Prompt
Set down exactly the first line of the entries and every line after it, through the line with "die casting, bare".

>> BEGIN

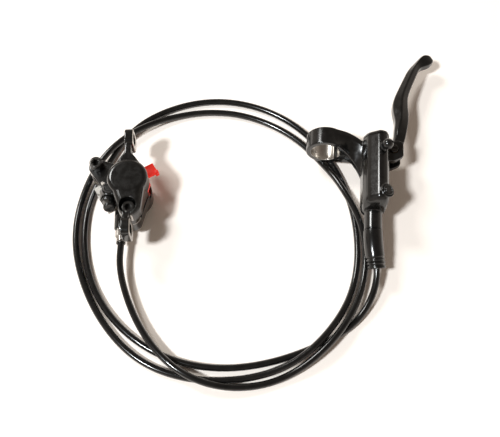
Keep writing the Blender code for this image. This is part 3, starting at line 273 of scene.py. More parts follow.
@dataclass(frozen=True)
class CastPaint:
    """Black paint on a die casting, bare where it was machined."""

    name: str = "black_cast_paint"
    dark: Colour = (0.0042, 0.0041, 0.0039)
    light: Colour = (0.0078, 0.0075, 0.0070)
    worn: Colour = (0.050, 0.048, 0.044)
    bare: Colour = (0.62, 0.60, 0.57)
    bare_dark: Colour = (0.40, 0.37, 0.33)
    patches: tuple[Patch, ...] = ()
    gloss: float = 0.17
    specular: float = 0.46
    coat: float = 0.25
    wear: float = 0.15
    tooling: Point = (1.0, 1.0, 1.0)

    def build(self) -> Paint:
        """Make the material."""
        graph = Graph(self.name)
        cloud = graph.noise(0.22, 4.0)
        paint = graph.mix(graph.span(cloud, 0.35, 0.66), self.dark, self.light)
        rub = graph.math("MULTIPLY", graph.edges(0.525, 0.60), graph.span(graph.noise(1.6, 2.0), 0.38, 0.62))
        paint = graph.mix(graph.math("MULTIPLY", rub, self.wear), paint, self.worn)
        speck = height = graph.noise(3.2, 2.0)
        rough = graph.span(cloud, 0.3, 0.7, self.gloss - 0.03, self.gloss + 0.04)
        mask = 0.0
        if self.patches:
            mask = self.patches[0].mask(graph)
            for patch in self.patches[1:]:
                mask = graph.math("MAXIMUM", mask, patch.mask(graph))
            lines = graph.noise(2.4, 3.0, self.tooling)
            paint = graph.mix(mask, paint, graph.mix(graph.span(lines, 0.3, 0.7), self.bare_dark, self.bare))
            spread = graph.math("SUBTRACT", graph.span(lines, 0.3, 0.7, 0.22, 0.36), rough)
            rough = graph.math("ADD", rough, graph.math("MULTIPLY", spread, mask))
            relief = graph.math("MULTIPLY", mask, graph.math("SUBTRACT", lines, speck))
            height = graph.math("ADD", speck, relief)
        return graph.surface({
            "Base Color": paint, "Roughness": rough, "Metallic": mask,
            "Normal": graph.bump(height, 0.000008, 0.5), "Specular IOR Level": self.specular,
            "Coat Weight": self.coat, "Coat Roughness": 0.10,
        })


@dataclass(frozen=True)
class Metal:
    """Bare or plated metal with turning marks along one axis."""

    name: str
    bright: Colour
    dull: Colour
    rough_low: float = 0.18
    rough_high: float = 0.34
    lines: float = 5.0
    depth: float = 0.00001
    metallic: float = 1.0

    def build(self) -> Paint:
        """Make the material."""
        graph = Graph(self.name)
        marks = graph.noise(self.lines)
        stain = graph.noise(0.35, 4.0)
        share = graph.math("MULTIPLY", graph.span(marks, 0.25, 0.75), graph.span(stain, 0.2, 0.7))
        return graph.surface({
            "Base Color": graph.mix(share, self.dull, self.bright), "Metallic": self.metallic,
            "Roughness": graph.span(stain, 0.3, 0.7, self.rough_high, self.rough_low),
            "Normal": graph.bump(marks, self.depth, 0.6),
        })


@dataclass(frozen=True)
class Moulded:
    """Moulded rubber or plastic, from matte to glossy."""

    name: str
    dark: Colour
    light: Colour
    rough: float = 0.4
    specular: float = 0.4
    grain: float = 2.5
    depth: float = 0.00002
    coat: float = 0.0
    through: float = 0.0
    glow: Colour = (1.0, 1.0, 1.0)
    bloom: float = 0.0

    def build(self) -> Paint:
        """Make the material."""
        graph = Graph(self.name)
        cloud = graph.noise(0.18, 4.0)
        fine = graph.noise(self.grain)
        values = {
            "Base Color": graph.mix(graph.span(cloud, 0.3, 0.7), self.dark, self.light),
            "Roughness": graph.span(fine, 0.3, 0.7, self.rough * 0.85, self.rough * 1.15),
            "Specular IOR Level": self.specular, "Coat Weight": self.coat, "Coat Roughness": 0.08,
            "Normal": graph.bump(fine, self.depth, 0.6),
        }
        if self.through:
            values |= {"Subsurface Weight": self.through, "Subsurface Radius": self.glow}
            values["Subsurface Scale"] = 0.0012
        if self.bloom:
            values |= {"Emission Color": self.light, "Emission Strength": self.bloom}
        return graph.surface(values)


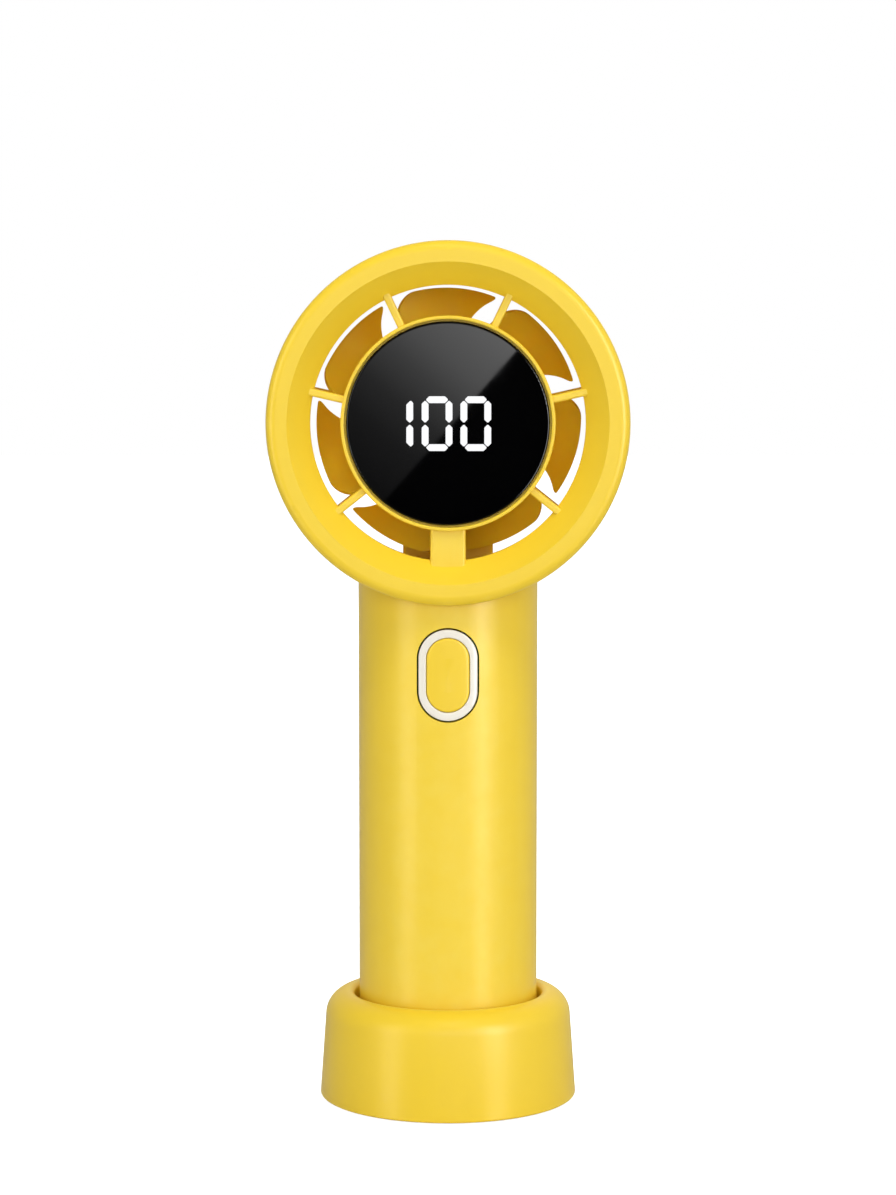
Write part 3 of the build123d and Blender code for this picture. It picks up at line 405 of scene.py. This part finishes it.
collar = bmesh.new()
outer_rim = oval(collar, collar_wide, collar_tall)
inner_rim = oval(collar, opening_wide, opening_tall)
bmesh.ops.bridge_loops(collar, edges=outer_rim + inner_rim)
for rim, draft in ((outer_rim, 0.94), (inner_rim, 1.0)):
    back = bmesh.ops.extrude_edge_only(collar, edges=rim)
    hidden = [g for g in back["geom"] if isinstance(g, bmesh.types.BMVert)]
    bmesh.ops.translate(collar, verts=hidden, vec=(0, 2.4 * mm, 0))
    about_button = Matrix.Translation((0, 0, -button.z))
    bmesh.ops.scale(collar, verts=hidden, vec=(draft, 1, draft), space=about_button)
round_over(collar, outer_rim, 0.4 * mm, 5)
round_over(collar, inner_rim, 0.3 * mm, 4)
bmesh.ops.recalc_face_normals(collar, faces=collar.faces)
wrap_on_grip(collar, grip_radius + 0.15 * mm)
pearl_silver = moulded(
    "pearl_silver", (0.92, 0.88, 0.79), (0.88, 0.84, 0.74), (0.96, 0.95, 0.93), (0.4, 0.37, 0.32),
    gloss=(0.16, 0.24), grain=9000.0, relief=0.03,
)
pearl_silver.node_tree.nodes["Principled BSDF"].inputs["Coat Weight"].default_value = 0.6
pearl_silver.node_tree.nodes["Principled BSDF"].inputs["Coat Roughness"].default_value = 0.08
finish_piece(collar, "button_collar", pearl_silver, "fan_body", "silver_trim", "button_bezel")

cap = bmesh.new()
cap_rim = oval(cap, 9.56 * mm, 16.46 * mm)
face = bmesh.ops.contextual_create(cap, geom=cap_rim)["faces"]
back = bmesh.ops.extrude_edge_only(cap, edges=cap_rim)
skirt = [g for g in back["geom"] if isinstance(g, bmesh.types.BMVert)]
bmesh.ops.translate(cap, verts=skirt, vec=(0, 2.6 * mm, 0))
for ring in range(7):
    bmesh.ops.inset_region(cap, faces=face, thickness=0.6 * mm, use_even_offset=True)
crown = [v for v in cap.verts if v.co.y < 1e-7]
for vert in crown:
    reach = max(0.0, 1 - (vert.co.x / (4.78 * mm)) ** 2)
    vert.co.y += 0.12 * mm * (1 - reach)
round_over(cap, [e for e in cap.edges if e.calc_face_angle(0) > math.radians(60)], 0.4 * mm, 4)
bmesh.ops.recalc_face_normals(cap, faces=cap.faces)
wrap_on_grip(cap, grip_radius + 0.22 * mm)
finish_piece(cap, "button_top", shell_yellow, "power_button", "yellow_shell", "button_cap")

# ============================================================ front ring
# Lip and funnel are one yellow moulding. The hub cup on its wide strut and six thin spokes are
# welded into it, and four long screws from the rear grille clamp the whole to the housing.
dress(shell_yellow, "front_ring", "hub_cup", "front_spokes", "strut_cover")
dress(shell_yellow, "rear_grille", "rear_hub", "rear_spokes")
hub_height = ((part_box("impeller")[0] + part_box("impeller")[1]) / 2).z
clamp_circle, clamp_face = 34.9 * mm, 15.88 * mm
clamp_angles = [math.radians(a) for a in (45, 135, 225, 315)]
clamp_spots = [
    (clamp_circle * math.cos(a), clamp_face, hub_height + clamp_circle * math.sin(a)) for a in clamp_angles
]
screws(
    "clamp_screws", clamp_spots, (0, 1, 0), 1.85 * mm, 1.28 * mm, 0.97 * mm, 27.8 * mm, "fan_body",
    "head_screws",
)

# ============================================================ impeller
# Seven forward-leaning blades stand on a shallow cup pressed over the rotor. They are moulded
# together in yellow nylon, a little warmer and less glossy than the shells.
fan_yellow = moulded(
    "fan_yellow", (0.97, 0.67, 0.03), (0.95, 0.64, 0.026), (0.97, 0.78, 0.12), (0.62, 0.36, 0.02),
    gloss=(0.34, 0.46),
)
nylon = fan_yellow.node_tree.nodes["Principled BSDF"]
nylon.inputs["Subsurface Weight"].default_value = 0.45
nylon.inputs["Subsurface Radius"].default_value = (1.0, 0.62, 0.08)
nylon.inputs["Subsurface Scale"].default_value = 1.6 * mm
blade_root, blade_tip = 22.4 * mm, 30.0 * mm
hub_point = (0, 0, hub_height)
drum = turned(
    [(r * mm, -h * mm, hub_height) for r, h in (
        (3.6, -9.0), (23.2, -9.0), (23.2, 8.2), (22.0, 8.2), (22.0, -7.5), (15.2, -7.5), (15.2, 3.0),
        (13.95, 3.0), (13.95, -7.5), (3.6, -7.5))],
    (0, 1, 0), hub_point, 168,
)


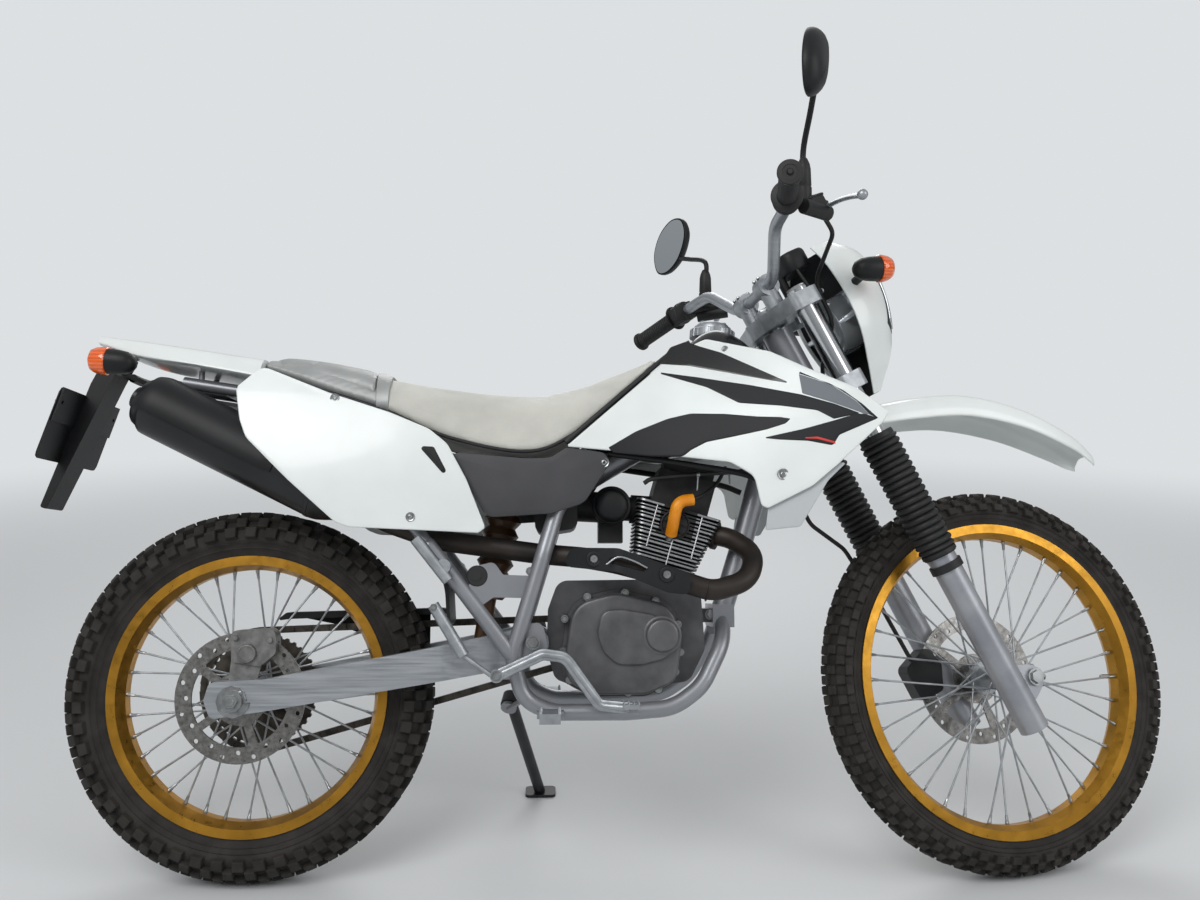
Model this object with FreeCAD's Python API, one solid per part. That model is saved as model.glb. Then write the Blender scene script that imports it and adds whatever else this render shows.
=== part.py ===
import FreeCAD, Part
import functools
import math
import os

# Dual sport motorcycle, leaning on its side stand with the bars turned a little to the left.
# Every piece is drawn on the upright machine with straight bars: X forward from the rear
# axle, Y to the left, Z up from the ground. The last functions turn the bars, lean the
# machine and set it on its two tyres and the foot of the stand. Lengths are millimetres,
# angles are degrees.

Vec = FreeCAD.Vector

# Gaps
SEAT_GAP = 0.3
RUNNING_GAP = 0.5

# Chassis layout
WHEELBASE = 1343.6
RAKE = 27.13
STEER_OFFSET = 60.0
LEAN = 13.84
STEER_ANGLE = 13.28

# Rear wheel
REAR_RADIUS = 322.0
REAR_CROWN = 56.0
REAR_RIM_RADIUS = 242.0
REAR_RIM_HALF = 34.0
REAR_FLANGE_RADIUS = 36.0
REAR_FLANGE_Y = 30.0
REAR_AXLE_RADIUS = 10.0

# Front wheel
FRONT_RADIUS = 343.0
FRONT_CROWN = 42.0
FRONT_RIM_RADIUS = 280.5
FRONT_RIM_HALF = 27.0
FRONT_FLANGE_RADIUS = 30.0
FRONT_FLANGE_Y = 34.0
FRONT_AXLE_RADIUS = 8.5

# Both wheels
SPOKE_COUNT = 36
SPOKE_RADIUS = 1.75
TYRE_WALL = 7.0
TYRE_ARC = 78.0
CROWN_FLATS = 6
FRONT_LUG_DEPTH = 8.0
REAR_LUG_DEPTH = 10.0
FRONT_LUG_ROOT = 4.0
REAR_LUG_ROOT = 5.0
RIM_WALL = 3.0
RIM_LIP = 13.0
RIM_WELL = 9.0
HUB_BARREL_RADIUS = 21.0
FLANGE_THICKNESS = 7.0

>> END

Worked answer
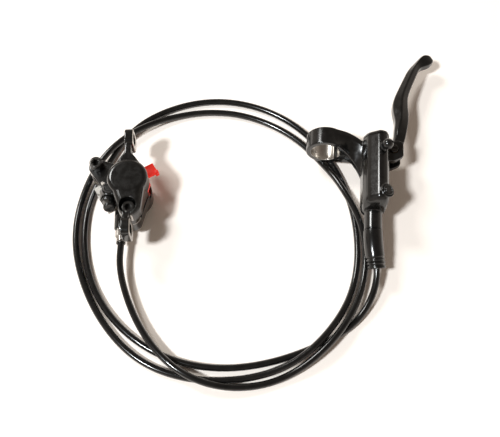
Keep writing the Blender code for this image. This is part 3, starting at line 273 of scene.py. More parts follow.
@dataclass(frozen=True)
class CastPaint:
    """Black paint on a die casting, bare where it was machined."""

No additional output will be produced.